Blue stepped down from the chair. “I’m serious, Gabe.”
“I know. And so is she. If she goes to the hospital they’re gonna take one look at her brain scan and start the wheels in motion to put her in a home. Or worse. Some shithole state institution where she’d sit around drugged off her ass all day, drooling in front of reruns of
The Simpsons
. At her age and with her health it’s a one way trip, and she knows it.”
He made his case too well, reminding her how her heart used to want to leap out of her chest at the sight of piled papers, inky stamps so hard and definite that you could hear the thump - like an official echo. Denied. Irrevocable.

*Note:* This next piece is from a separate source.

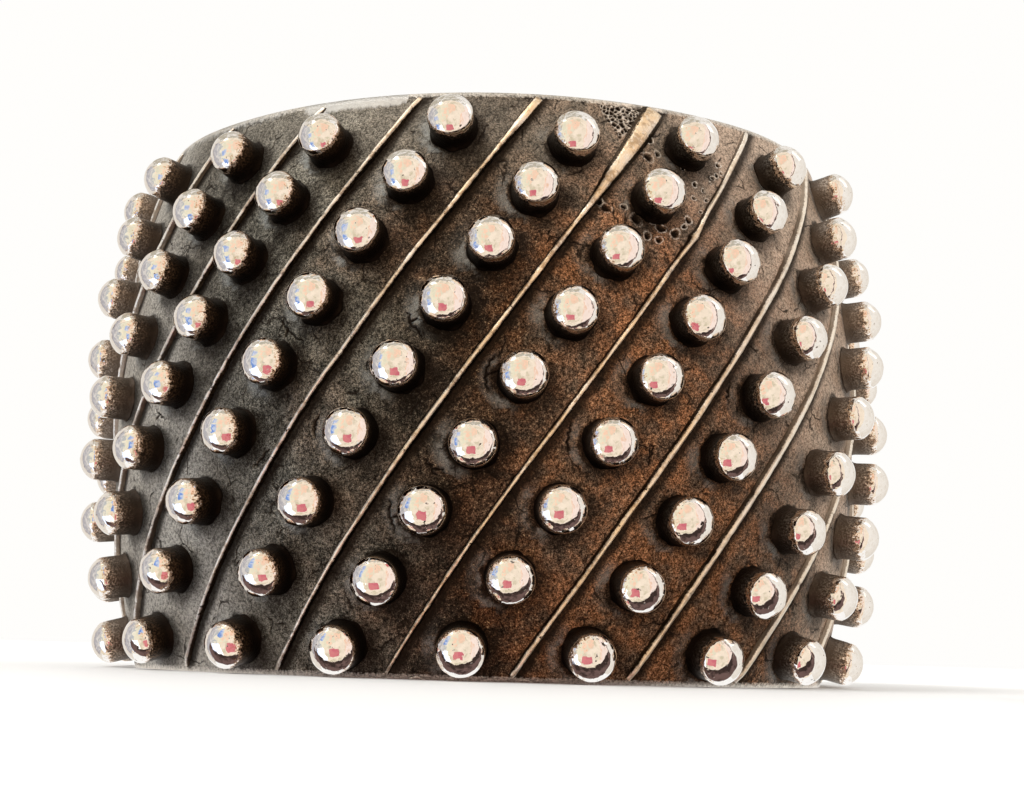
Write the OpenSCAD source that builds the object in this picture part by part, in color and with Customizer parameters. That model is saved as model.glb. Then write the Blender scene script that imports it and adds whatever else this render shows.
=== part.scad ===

She had always known there was no going back, even before she was old enough to understand what red tape was, let alone its kudzu-like capacity for tangling and throttling.
“Okay,” she said, drying her hands. “I don’t like it, but I can respect that.”
He was standing too close, his face and his shoulder turned towards her, his butt resting against the edge of the work surface. He moved his hand along the edge and reached out for hers. As she flexed her fingers to grip his she felt her dry skin stretch under its crust of soap, and she wondered if this was what being old would feel like.
“This is hard,” he said, his fingertips playing over her knuckles, his eyes on the floor. She thought there were girls in the world who might commit murder for eyelashes like his.
“It always is,” she said.
“Was it like this with your mom?”
“Something like it, yeah.”
Gabe drew in an audible breath, the pink tip of his tongue caught between his teeth. “So you have some...experience,” he said, with a tentativeness that made it all too clear about what it was he really wanted from her.
Blue snatched away her hand. “Are you kidding me?”
“No, hear me out. Just until we work something out with a professional.”
She laughed. “Right. So in the meantime an amateur will do? Have you forgotten how well that worked out last time? She gave me the goddamn slip and drove to Miami.”
“I know that,” he said. “But she
likes
you. She likes having young people around her - always has done. Besides, do you really want to stay in that sweatbox hotel room listening to that waitress bang her way through the Keys all summer? Please, Blue. You’d be doing me such a favor.”
She was on the verge of telling him where to stick it when Gloria came back in, her arms piled high with several - thankfully empty - mason jars. Gabe stepped in to help her set them down and she squinted suspiciously through her cataracts at him. “What are you kids conspiring about?” she asked, making Blue wonder if this had been how she’d been before the Alzheimer’s. If the disease had blunted her edge she must once have been sharp enough to draw blood.